Geraldo Peçanha de AlmeidaDivulgação

Estou estarrecido com a repercussão do caso da mãe que exigiu tratamento real ao “Filho Rei”. A moça que se recusou a dar a lugar na janela, atingiu dois milhões de seguidores, e isso é o meu foco porque explica tudo. Primeiro, o celular está sendo proibido nas escolas e ao mesmo tempo a polícia de São Paulo, sobretudo, passou a ser o foco dele. O celular é a mais poderosa arma da denúncia – inclusive ele denuncia nós mesmos e nossas atitudes.
O celular apresenta ao mundo nossa intimidade sem máscara. Lembro-vos quanto veio à tona o médico abusando de uma paciente no Rio.

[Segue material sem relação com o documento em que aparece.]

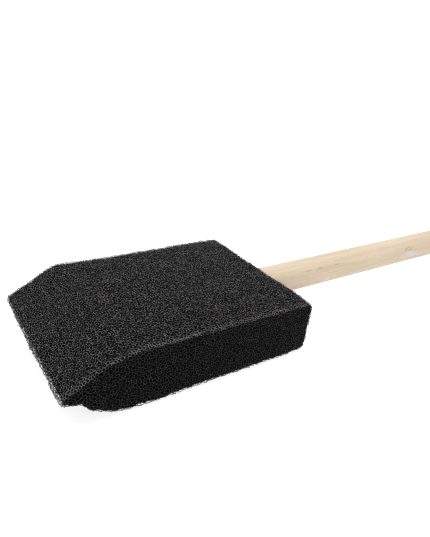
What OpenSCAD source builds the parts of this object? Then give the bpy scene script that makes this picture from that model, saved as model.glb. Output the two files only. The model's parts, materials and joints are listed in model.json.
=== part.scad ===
// Foam sponge brush on a wooden dowel handle.
// A flat plastic stiffener is stapled into a saw kerf in the dowel and glued into a slit in the foam.
// Millimetres. +X runs from the foam's tip towards the handle's butt, +Z is up.
// The foam's flat bottom lies at Z = 0, and the origin is the middle of the whole brush.

/* [Foam head] */
// Width of the foam across the brush
foam_w = 50; // [42:1:100]
// Thickness of the foam block
foam_t = 15.5; // [12.5:0.5:24]
// Length of the full-thickness foam, from the rear face to the knee
foam_flat_len = 58.5; // [48:0.5:90]
// Length of the wedge in front of the knee
bevel_len = 13.5; // [8:0.5:30]
// Thickness left at the tip edge
tip_edge_t = 1.2; // [0.6:0.1:4]

/* [Flexing tip] */
// Full-thickness foam between the knee and the bend line
bend_setback = 6.5; // [3:0.5:8]
// Largest bend of the tip, each way, in degrees
bend_deg = 30; // [15:1:35]
// Clearance between the tip and its seat in the foam
bend_gap = 0.3; // [0.2:0.05:0.5]

/* [Handle] */
// Diameter of the dowel
dowel_d = 10; // [9:0.5:12]
// Length of dowel outside the foam
handle_out = 113; // [60:1:250]
// Depth to which the dowel goes into the foam
socket_depth = 18; // [15:1:24]
// Diameter of the dowel's tapered end, inside the foam
dowel_end_d = 8.6; // [8.4:0.1:8.9]
// Rounding of the butt end
butt_round = 3; // [1:0.5:4]
// Solid wood between the end of the saw kerf and the foam's rear face
kerf_short = 2.5; // [1:0.5:3]
// Foam left above the dowel, which sets the height of the dowel and of all that is fixed to it
dowel_cover = 1.15; // [0.8:0.05:5]

/* [Stiffener] */
// Thickness of the plastic plate
plate_t = 1; // [0.6:0.1:1.6]
// Width of the plate
plate_w = 36; // [24:1:40]
// Foam left between the bend seat and the plate's front edge
plate_to_bend = 4; // [2:0.5:6]
// Radius of the plate's front corners
plate_corner_r = 6; // [4:0.5:9]
// Length of the sloping shoulders
shoulder_len = 7; // [3:0.5:8]
// Width of the tang, which goes into the dowel's kerf
tang_w = 7.4; // [5:0.1:8]

/* [Staple] */
// Diameter of the staple wire
wire_d = 0.9; // [0.6:0.1:1.2]
// Distance between the staple's legs
staple_span = 7; // [5:0.5:9]
// Distance from the dowel's front end to the first leg
staple_setback = 4; // [3:0.5:5]
// Inside radius of the staple's two corners
staple_bend_r = 0.6; // [0.3:0.1:1]
// Wood left under the points of the legs
staple_floor = 1; // [0.6:0.1:2]

/* [Glue] */
// Thickness of each glue film
glue_t = 0.3; // [0.2:0.05:0.6]
// Margin of bare plate around a glue film
glue_margin = 3; // [1:0.5:4]
// Distance by which a glue film stops short of the dowel
glue_setback = 1; // [0.5:0.5:2]

/* [Clearances] */
// Around the dowel in the foam
dowel_gap = 0.1; // [0.05:0.05:0.3]
// Around the plate in the foam and in the kerf
plate_gap = 0.1; // [0.05:0.05:0.2]
// Around the staple wire in the wood and in the tang
wire_gap = 0.05; // [0.03:0.01:0.1]

/* [Hidden] */
$fn = 96;

// Stations along the brush
overall_len = bevel_len + foam_flat_len + handle_out;
tip_x = -overall_len / 2;
knee_x = tip_x + bevel_len;
bend_x = knee_x + bend_setback;
foam_rear_x = knee_x + foam_flat_len;
dowel_front_x = foam_rear_x - socket_depth;
kerf_end_x = foam_rear_x - kerf_short;
butt_x = overall_len / 2;
mid_z = foam_t / 2;
core_z = foam_t - dowel_cover - dowel_gap - dowel_d / 2;

// The bend
tip_r = foam_t / 2;
seat_r = tip_r + bend_gap;
plate_front_x = bend_x + seat_r + plate_to_bend;
shoulder_x = dowel_front_x - shoulder_len;

// The staple
leg_front_x = dowel_front_x + staple_setback;
leg_rear_x = leg_front_x + staple_span;
wire_r = wire_d / 2;
corner_r = staple_bend_r + wire_r;
crown_z = dowel_end_d / 2 - wire_r - wire_gap;
leg_bottom_z = -dowel_end_d / 2 + staple_floor;

// How far a cutting shape stands past the face that it cuts
over = 1;
// How far two outlines that make one piece lap
lap = 0.1;

// Stands a shape that was drawn along +Z on the dowel's axis, with its base at x
module on_axis(x) {
    translate([x, 0, core_z]) rotate([0, 90, 0]) children();
}

// Lays a flat outline in the plate's plane, with its middle at a height above that plane
module in_plane(thickness, height = 0) {
    translate([0, 0, core_z + height - thickness / 2]) linear_extrude(thickness) children();
}

// Stands an outline that was drawn in X and Z upright, as wide as the foam or wider
module across(width) {
    translate([0, width / 2, 0]) rotate([90, 0, 0]) linear_extrude(width) children();
}

// Dowel with a tapered front end and a rounded butt, solid, grown by a clearance
module dowel_blank(grow = 0) {
    radius = dowel_d / 2 + grow;
    run = butt_x - foam_rear_x;
    on_axis(dowel_front_x - grow) {
        cylinder(h = socket_depth + grow, r1 = dowel_end_d / 2 + grow, r2 = radius);
    }
    on_axis(foam_rear_x) rotate_extrude() {
        square([radius - butt_round, run]);
        square([radius, run - butt_round]);
        translate([radius - butt_round, run - butt_round]) intersection() {
            circle(butt_round);
            square(butt_round);
        }
    }
}

// The staple's wire as one bent piece, thickened by a clearance
module staple_wire(grow = 0) {
    radius = wire_r + grow;
    translate([0, 0, core_z]) {
        translate([leg_front_x + corner_r, 0, crown_z]) rotate([0, 90, 0]) {
            cylinder(h = staple_span - 2 * corner_r, r = radius);
        }
        for (leg_x = [leg_front_x, leg_rear_x]) {
            translate([leg_x, 0, leg_bottom_z - grow]) {
                cylinder(h = crown_z - corner_r - leg_bottom_z + grow, r = radius);
            }
        }
        staple_corner(leg_front_x + corner_r, 90, radius);
        staple_corner(leg_rear_x - corner_r, 0, radius);
    }
}

// A quarter turn of wire between the crown and a leg
module staple_corner(x, start_deg, radius) {
    translate([x, 0, crown_z - corner_r]) rotate([90, 0, 0]) rotate([0, 0, start_deg]) {
        rotate_extrude(angle = 90) translate([corner_r, 0]) circle(radius, $fn = 32);
    }
}

// Outline of a blade with rounded front corners, whose shoulders slope down to a neck
module paddle(width, front_x, neck_x, neck_w, corner) {
    run = shoulder_x - front_x;
    bend = min(corner, 0.9 * run);
    translate([front_x + bend, -width / 2]) square([run - bend, width]);
    translate([front_x, bend - width / 2]) square([bend + lap, width - 2 * bend]);
    for (side = [-1, 1]) {
        translate([front_x + bend, side * (width / 2 - bend)]) circle(bend);
    }
    polygon([[shoulder_x - lap, -width / 2], [shoulder_x, -width / 2], [neck_x, -neck_w / 2],
             [neck_x, neck_w / 2], [shoulder_x, width / 2], [shoulder_x - lap, width / 2]]);
}

// The plate's whole outline, with its tang, grown by a clearance
module plate_outline(grow = 0) {
    paddle(plate_w + 2 * grow, plate_front_x - grow, dowel_front_x, tang_w + 2 * grow,
           plate_corner_r + grow);
    translate([dowel_front_x - lap, -tang_w / 2 - grow]) {
        square([kerf_end_x - plate_gap - dowel_front_x + lap + grow, tang_w + 2 * grow]);
    }
}

// Outline of a glue film, grown by a clearance
module glue_outline(grow = 0) {
    paddle(plate_w - 2 * glue_margin + 2 * grow, plate_front_x + glue_margin - grow,
           dowel_front_x - glue_setback + grow, tang_w - glue_margin + 2 * grow,
           plate_corner_r - glue_margin / 2 + grow);
}

// The way down for the staple, open above its crown and its legs
module staple_entry(grow) {
    radius = wire_r + grow;
    translate([leg_front_x, -radius, core_z + crown_z]) cube([staple_span, 2 * radius, dowel_d / 2]);
    for (leg_x = [leg_front_x, leg_rear_x]) {
        translate([leg_x, 0, core_z + crown_z - corner_r]) cylinder(h = dowel_d / 2, r = radius);
    }
}

// Birch dowel, sawn for the tang and stapled through it
module handle() {
    color("wheat") difference() {
        dowel_blank();
        translate([dowel_front_x - over, -dowel_d, core_z - plate_t / 2 - plate_gap]) {
            cube([kerf_end_x - dowel_front_x + over, 2 * dowel_d, plate_t + 2 * plate_gap]);
        }
        staple_wire(wire_gap);
        staple_entry(wire_gap);
    }
}

// Flat plastic plate whose tang goes into the kerf
module stiffener() {
    color("ghostwhite") difference() {
        in_plane(plate_t) plate_outline();
        for (leg_x = [leg_front_x, leg_rear_x]) {
            translate([leg_x, 0, core_z - plate_t / 2 - over]) {
                cylinder(h = plate_t + 2 * over, r = wire_r + wire_gap);
            }
        }
    }
}

// Steel wire staple through the dowel and the tang, sunk under the dowel's surface
module staple() {
    color("silver") staple_wire();
}

// Hot-melt film between the plate and the foam above it or below it
module glue_film(side) {
    color("tan") in_plane(glue_t, side * (plate_t + glue_t) / 2) glue_outline();
}

module glue_upper() {
    glue_film(1);
}

module glue_lower() {
    glue_film(-1);
}

// Everything that the tip and its flat faces sweep, in the block's front, with clearance
module bend_seat() {
    width = foam_w + 2 * over;
    translate([bend_x, 0, mid_z]) across(width) {
        circle(seat_r);
        for (turn = [-bend_deg, bend_deg]) {
            rotate(turn) translate([-foam_t, -seat_r]) square([foam_t, 2 * seat_r]);
        }
    }
}

// Main foam block: slit for the plate and its glue, bored for the dowel
module foam_block() {
    color([0.13, 0.13, 0.13]) difference() {
        translate([bend_x, -foam_w / 2, 0]) cube([foam_rear_x - bend_x, foam_w, foam_t]);
        bend_seat();
        dowel_blank(dowel_gap);
        in_plane(plate_t + 2 * plate_gap) plate_outline(plate_gap);
        in_plane(plate_t + 2 * glue_t) glue_outline(plate_gap);
    }
}

// Free tip of the foam: the wedge, a short flat stretch and the round that turns in the block
module foam_tip() {
    color([0.16, 0.16, 0.16]) across(foam_w) {
        polygon([[tip_x, mid_z - tip_edge_t / 2], [knee_x, 0], [bend_x, 0],
                 [bend_x, foam_t], [knee_x, foam_t], [tip_x, mid_z + tip_edge_t / 2]]);
        translate([bend_x, mid_z]) circle(tip_r);
    }
}

handle();
stiffener();
staple();
glue_upper();
glue_lower();
foam_block();
foam_tip();
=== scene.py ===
# %% [markdown]
# # A foam sponge brush
#
# A disposable paint brush is a wedge of black open-cell foam on a plain birch dowel. A plastic
# plate inside the foam keeps it flat, and a staple and hot glue hold it all together.
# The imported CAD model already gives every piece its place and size. This lesson gives the foam
# real cells that light passes through, and gives the wood, the plate, the wire and the glue their
# finishes. Lengths are in metres. +X runs from the foam's tip to the dowel's butt, and +Z is up.

# %% Load the frame
import bpy
import bmesh
import json
import math
import numpy as np
from mathutils import Matrix, Vector


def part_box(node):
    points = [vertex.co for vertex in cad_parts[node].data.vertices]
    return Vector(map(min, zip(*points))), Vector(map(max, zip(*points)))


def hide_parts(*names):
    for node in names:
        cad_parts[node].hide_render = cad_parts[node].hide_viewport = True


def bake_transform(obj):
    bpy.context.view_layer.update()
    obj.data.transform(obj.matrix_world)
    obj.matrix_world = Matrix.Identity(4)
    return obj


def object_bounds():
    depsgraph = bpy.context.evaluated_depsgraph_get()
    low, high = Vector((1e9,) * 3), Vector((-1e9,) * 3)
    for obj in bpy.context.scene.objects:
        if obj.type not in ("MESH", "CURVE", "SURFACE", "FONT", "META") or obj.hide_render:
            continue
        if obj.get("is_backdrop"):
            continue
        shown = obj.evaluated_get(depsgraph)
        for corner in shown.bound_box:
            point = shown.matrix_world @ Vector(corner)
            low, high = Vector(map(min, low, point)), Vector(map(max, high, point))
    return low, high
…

Todo mundo falou e condenou o médico (eu também!), mas poucos pensaram que, por trás daquelas imagens tinha uma pessoa que poderia, se não fosse o ego, ter evitado mais um abuso. Mas, ao invés de denunciar e entregar a investigação às autoridades, preferiu assistir ao vivo e depois espalhar as imagens. Ou seja, podemos falar de valores humanos? O médico errou muito, mas será que quem grava uma imagem, tendo a chance de evitar mais um crime, pode só ter acertado? Deixemos a moça da janela, o médico abusador, e vamos ao que interessa. Quando eu estava na sala de aula de alfabetização, uma mãe procurou a direção da escola e pediu a proibição do livro Serafina e a criança que trabalha. A alegação dela era que a filha não precisava ler uma realidade que não era a dela e tampouco iria acrescentar algo. Pasmem! A direção acatou. O livro foi proibido e eu fui calado.

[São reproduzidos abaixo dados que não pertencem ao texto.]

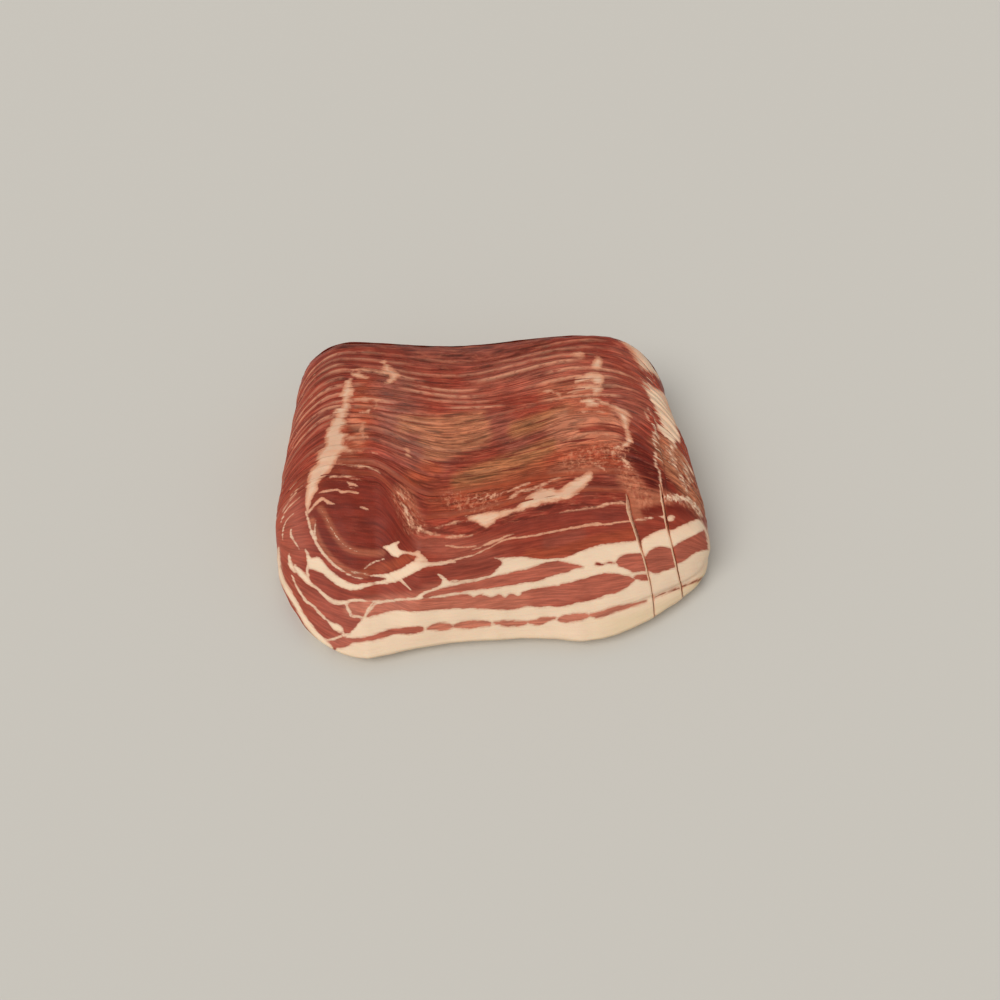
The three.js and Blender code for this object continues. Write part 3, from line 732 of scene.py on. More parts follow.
# Soft patches of lean: colour, strength, half width in pixels, points of the patch's middle line
TINT_REACH = 1.6
TINT_FADE = 1.2
FACE_TINTS = (
    (ROSE, 0.35, 26, ((300, 590), (320, 610), (340, 625))),
    (ROSE, 0.5, 18, ((286, 505), (288, 525), (292, 545))),
    (DARK, 0.95, 38, ((350, 506), (368, 520), (385, 532))),
    (DARK, 0.8, 9, ((318, 514), (328, 537), (342, 556), (360, 566))),
    (ORANGE, 0.8, 5, ((365, 571), (385, 567), (400, 562), (410, 556))),
    (PEACH, 0.6, 3.5,
     ((321, 509), (327, 520), (334, 533), (343, 545), (354, 551), (368, 553), (382, 553))),
    (DARK, 0.8, 6, ((318, 520), (326, 540), (340, 556), (358, 566))),
    (PEACH, 0.6, 3, ((312, 520), (316, 534), (323, 548), (334, 561), (350, 572), (366, 575))),
    (ORANGE, 0.7, 4, ((308, 560), (325, 575), (345, 592), (372, 593), (400, 590))),
    (RED, 0.8, 9, ((345, 595), (365, 594), (400, 590), (418, 588))),
    (ROSE, 0.5, 12, ((425, 540), (445, 546), (475, 552), (500, 548))),
    (DEEP, 0.8, 12, ((500, 520), (540, 515), (580, 512), (620, 514))),
    (RED, 0.6, 9, ((500, 548), (530, 545), (560, 541), (595, 534))),
    (ORANGE, 0.7, 6, ((530, 555), (556, 553), (578, 546), (604, 539), (632, 534))),
    (GREY_PURPLE, 0.4, 8, ((452, 570), (474, 566), (494, 563))),
    (GREY_PURPLE, 0.4, 6, ((548, 543), (566, 538), (580, 534))),
    (DEEP, 0.5, 8, ((452, 570), (480, 565), (500, 560))),
    (DEEP, 0.5, 9, ((408, 583), (424, 580), (434, 581))),
    (ROSE, 0.95, 9, ((372, 608), (400, 605), (450, 602), (500, 602), (540, 598))),
    (PINK, 0.4, 9, ((372, 606), (400, 603), (440, 602), (490, 602), (526, 600))),
    (ROSE, 0.95, 12, ((540, 598), (570, 592), (600, 586), (632, 580))),
    (ROSE, 0.9, 9, ((428, 594), (470, 587), (520, 576), (560, 568), (584, 567))),
    (PINK, 0.8, 7, ((430, 628), (480, 624), (560, 619), (600, 613), (645, 602))),
    (ROSE, 0.8, 6, ((332, 643), (360, 640), (400, 631), (424, 629))),
    (ROSE, 0.9, 14, ((622, 562), (645, 562))),
    (PINK, 0.6, 8, ((352, 608), (364, 609))),
    (RED, 0.7, 12, ((312, 574), (322, 582), (338, 592))),
)
SIDE_TINTS = (
    (PEACH, 0.95, 10, ((632, 504), (648, 502), (662, 501))),
    (DARK, 1.0, 5, ((645, 512.5), (656, 509.5), (672, 509), (690, 514))),
    (PEACH, 0.8, 4, ((634, 510), (638, 516), (642, 520))),
    (RED, 0.6, 8, ((645, 526), (665, 523), (690, 521))),
    (ROSE, 0.9, 16, ((650, 560), (675, 560))),
    (ROSE, 0.8, 14, ((680, 552), (705, 540))),
    # Painted shade along the crease, in tan and dark brown
    (TAN, 0.9, 5, ((652, 598), (683, 586.5), (710, 575))),
    (DARK_BROWN, 0.6, 3, ((652, 598), (683, 586.5), (710, 575))),
)
TOP_TINTS = (
    (DEEP, 0.9, 14, ((330, 350), (400, 350), (470, 352), (560, 344), (620, 345))),
    # A darker band along the back top edge
    (DARK_BROWN, 0.6, 9, ((330, 344), (400, 345), (470, 347), (540, 341))),
    (DEEP, 0.8, 14, ((326, 366), (340, 366), (372, 364), (400, 366))),
    (DEEP, 0.7, 8, ((334, 384), (328, 400), (320, 420), (314, 440))),
    (ROSE, 0.6, 9, ((450, 398), (480, 392), (505, 387), (535, 384))),
    (ORANGE, 0.85, 12, ((366, 394), (364, 410), (358, 430), (356, 446), (346, 458))),
    (PALE, 0.55, 6, ((352, 421), (362, 428), (360, 440))),
    (ORANGE, 0.6, 8, ((325, 486), (316, 497), (314, 504))),
    (PEACH, 0.5, 8, ((330, 462), (340, 457), (346, 452))),
    # Grey-purple patches here and further down: partly the lean's own colour, partly a painted sheen
    (GREY_PURPLE, 0.95, 22, ((394, 394), (400, 420), (412, 440), (430, 456))),
    (GREY_PURPLE, 0.45, 12, ((420, 356), (450, 358), (480, 356), (540, 366))),
    (GREY_PURPLE, 0.5, 9, ((470, 376), (520, 372), (556, 380))),
    (DARK, 0.85, 20, ((345, 476), (370, 482), (372, 498))),
    (DEEP, 0.6, 16, ((390, 476), (410, 486), (430, 492))),
    (GREY_PURPLE, 0.75, 16, ((482, 425), (505, 430), (525, 445), (545, 442))),
    (DEEP, 0.8, 8, ((540, 444), (553, 440), (556, 436))),
    (TAN, 0.85, 9, ((406, 424), (440, 424), (478, 420))),
    (TAN, 0.8, 9, ((430, 440), (460, 438), (484, 436))),
    (TAN, 0.75, 8, ((432, 456), (455, 448), (476, 442))),
    (OLIVE, 0.85, 8, ((518, 430), (535, 424), (556, 416), (566, 412))),
    (OLIVE, 0.85, 9, ((460, 484), (480, 474), (502, 466), (530, 456), (552, 446))),
    (OLIVE, 0.6, 8, ((480, 488), (510, 478), (540, 464))),
    (ORANGE, 0.8, 10, ((412, 480), (426, 474), (436, 470))),
    (ORANGE, 0.7, 14, ((440, 500), (470, 500), (500, 492), (530, 480), (560, 466))),
    (PEACH, 0.6, 10, ((402, 496), (408, 510), (412, 524))),
    (ROSE, 0.7, 12, ((560, 366), (580, 372), (600, 372))),
    (PEACH, 0.6, 12, ((552, 392), (580, 392), (572, 410))),
    (PALE, 0.7, 12, ((564, 422), (590, 417), (614, 421))),
    (ORANGE, 0.5, 4, ((572, 411), (590, 409), (608, 412))),
    (PALE, 0.7, 9, ((556, 430), (570, 434), (584, 430))),
    (PALE, 0.75, 8, ((566, 444), (590, 438), (614, 441))),
    (RED, 0.9, 2.5, ((582, 430), (602, 427.5), (622, 431))),
    (ORANGE, 0.75, 14, ((572, 458), (596, 454), (612, 456))),
    (PEACH, 0.7, 8, ((556, 474), (572, 466), (590, 468))),
    (GREY_PURPLE, 0.5, 9, ((590, 494), (604, 484), (616, 478))),
    (DARK, 0.7, 9, ((596, 486), (612, 492), (600, 500))),
    (RED, 0.6, 8, ((566, 508), (590, 503), (618, 499))),
    (GREY_PURPLE, 0.6, 14, ((600, 380), (620, 394), (638, 410))),
    (ROSE, 0.4, 8, ((618, 350), (634, 366), (648, 382))),
    (DARKEST, 1.0, 12, ((634, 450), (644, 460), (652, 472), (658, 486))),
    (DARK, 0.9, 5, ((664, 472), (674, 484), (684, 494))),
    (PEACH, 0.95, 9, ((627, 478), (634, 488), (642, 498), (652, 503))),
    (TAN, 0.9, 9, ((670, 452), (680, 470), (690, 490), (698, 506))),
    (TAN, 0.7, 8, ((660, 440), (668, 456), (676, 470))),
)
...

Mães e pais indo às escolas exigindo que professores se retratem e se desculpem por terem frustrado seus filhos acontece diariamente. Esses casos vêm à tona as frustrações dos pais e a incapacidade de intervirem amorosamente – dissolução de conflitos e cultura de paz. Ela parte para acusação e condenação no calor da hora. Durante momentos de crise a sociedade busca comportamentos autoritários e totalitários, isso explica porque 2 milhões de pessoas passaram a admirar e a seguir “a moça da janela”. Ela representa a ordem e a lei que nós não podemos fazer, mas queremos. Triste fico ao ver que nós não somos capazes de nos enxergar nessas situações. Parece que só os outros são capazes de tamanha falta de empatia, mas as faltas nessa situação são de todos nós: faltou educação com limites, faltou pais presentes, faltou limites, faltou empatia, faltou profissionalismo, faltou cultura de paz e faltou educação – para todos, sem exceção.

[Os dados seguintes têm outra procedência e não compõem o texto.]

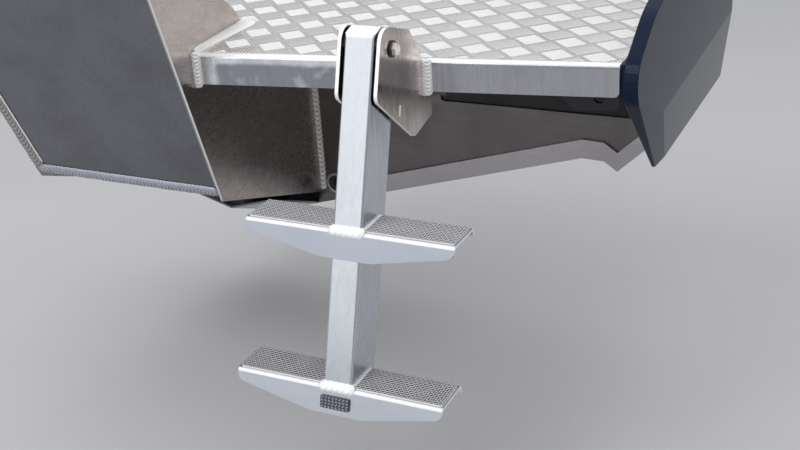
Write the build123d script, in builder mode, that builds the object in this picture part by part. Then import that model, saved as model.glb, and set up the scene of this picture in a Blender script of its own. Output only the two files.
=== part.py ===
from build123d import *
import os
from math import cos, radians, sin, tan

# Stern boarding platform of a welded aluminium boat: a tread-plate deck and its folded rail, the engine
# pod beside it, the transom they are welded to, the end of the hull side, and a two-step ladder that
# hangs between two hinge cheeks and folds up and over onto the deck.
# Millimetres. X to starboard, Y forward, Z up. The origin is on the transom's forward face, on the
# ladder's centre line and deck_top below the deck. Outlines below are given from the point where that
# centre line crosses the rail at deck level.

# Platform
deck_top = 100.0            # deck surface above the origin
platform_depth = 514.0      # transom's forward face to the rail's aft face, on the centre line
plate = 4.0                 # deck, rail and pod sheet
transom_plate_t = 5.0
rail_angle = 9.3            # the rail sweeps forward towards the hull side
rail_height = 52.0
rail_lip = 15.0             # rail's top edge that shows beside the tread plate
rail_bend = 6.0             # outer radius of the rail's fold
rail_corner = 8.0
rail_outboard = 342.0       # outboard end of the rail and of the tread plate
weld_gap = 0.2              # fit-up gap where one plate passes through another

# Engine pod
pod_centre = -585.0         # boat's centre line
pod_toe = 10.6              # the pod walls draw together going forward
pod_wall_x = -366.0         # starboard wall's outer face where the rail meets it
pod_wall_y = -48.0
pod_rake = 21.6             # engine plate leans aft at its top
pod_bottom_y = -18.0        # lower aft corner of the pod walls
pod_bottom = -290.0
pod_top = 205.0
pod_front_bottom = -497.0   # pod's bottom where it meets the transom
pod_corner = 8.0
pod_plate_set_back = 3.0    # engine plate sits this far inside the walls' aft edges
pod_plate_rise = 30.0       # engine plate's lower edge above the walls' corner
pod_bottom_rise = 18.0      # bottom plate above the walls' lower edges
pod_aft_t = 5.0
knee_top_length = 62.0      # flat top of each wall, forward of the engine plate
knee_top_radius = 30.0
knee_corner_u = 175.0       # where the wall's sloping top edge turns down to the deck
knee_corner_z = 33.0
knee_radius = 60.0
knee_front_u = 212.0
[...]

O peso da perfeição adoece pais que nunca tiveram ou têm diferentes exemplos sobre a paternidade e delicadeza, e por isso eles não têm como olhar para si mesmos e dizer que não estão conseguindo – mas o celular os denuncia. A questão é: até que ponto estamos, nós pais e mães, dando a chance para que nossos filhos sejam realmente criados pela inspiração de uma cultura de paz? Quantas pessoas, adultos e crianças presenciaram aquele momento no avião?
Momento em que adultos se perdem em suas vontades momentâneas diante de uma simples ação de uma criança. Se esse evento servir como exemplo pra humanidade talvez ele só possa mostrar o quanto ainda nós, adultos, não temos a menor condição de sermos exemplos para as crianças. E lembrando o grande Erasmo Carlos: “Mas estou envergonhado, Com as coisas que eu vi, Mas não vou ficar calado, No conforto acomodado como tantos por aí, É preciso dar um jeito, meu amigo”.